**AVAILABLE DATA:**
....................

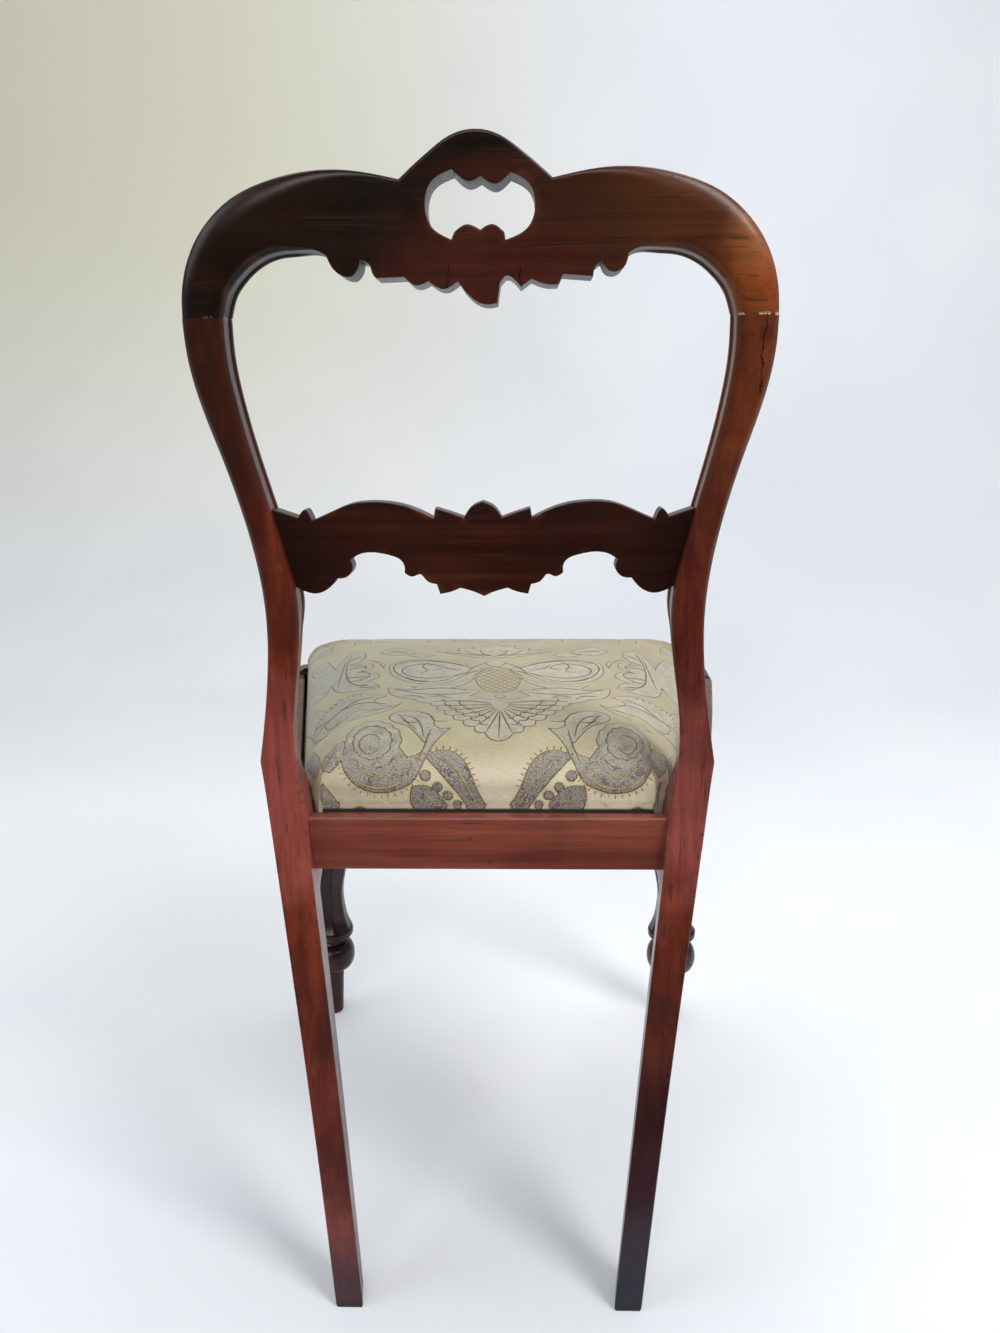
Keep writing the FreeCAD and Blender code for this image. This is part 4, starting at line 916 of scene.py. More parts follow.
# Front legs
leg = {
    "blockLow": 0.352,
    "shaftTop": 0.026, "shaftSwell": 0.0265, "shaftWaist": 0.0178, "waistHeight": 0.158,
    "rim": 0.028, "rimHeight": 0.113, "neck": 0.017,
    "ball": 0.029, "ballHeight": 0.078, "ballTall": 0.035,
    "footTop": 0.015, "foot": 0.012,
    "corner": 0.022,         # rounding of the block's outer corner
    "columns": 96,
}


def manySided(angles, normals, distances, crisp):
    # radius of a shape bounded by straight sides, softened at its corners the less crisp it is
    facing = np.clip(np.cos(angles[None, :, None] - normals), 1e-6, None) / distances[:, None, :]
    return (facing ** crisp).sum(-1) ** (-1 / crisp)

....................

**AIM:**
Print the material once more, exactly.

**THE COMPLETED TASK:**
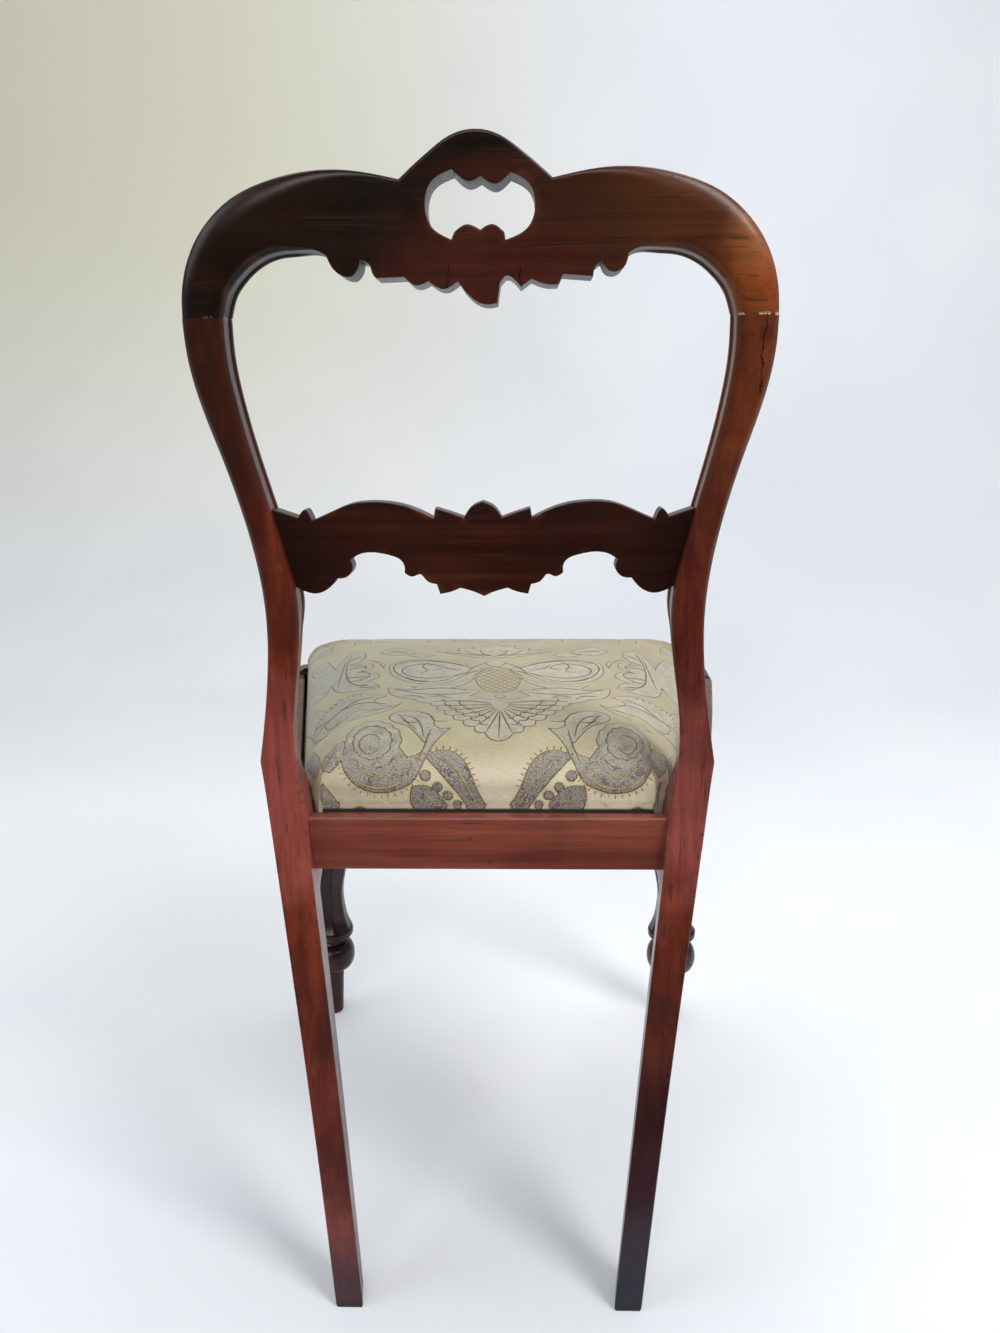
Keep writing the FreeCAD and Blender code for this image. This is part 4, starting at line 916 of scene.py. More parts follow.
# Front legs
leg = {
    "blockLow": 0.352,
    "shaftTop": 0.026, "shaftSwell": 0.0265, "shaftWaist": 0.0178, "waistHeight": 0.158,
    "rim": 0.028, "rimHeight": 0.113, "neck": 0.017,
    "ball": 0.029, "ballHeight": 0.078, "ballTall": 0.035,
    "footTop": 0.015, "foot": 0.012,
    "corner": 0.022,         # rounding of the block's outer corner
    "columns": 96,
}


def manySided(angles, normals, distances, crisp):
    # radius of a shape bounded by straight sides, softened at its corners the less crisp it is
    facing = np.clip(np.cos(angles[None, :, None] - normals), 1e-6, None) / distances[:, None, :]
    return (facing ** crisp).sum(-1) ** (-1 / crisp)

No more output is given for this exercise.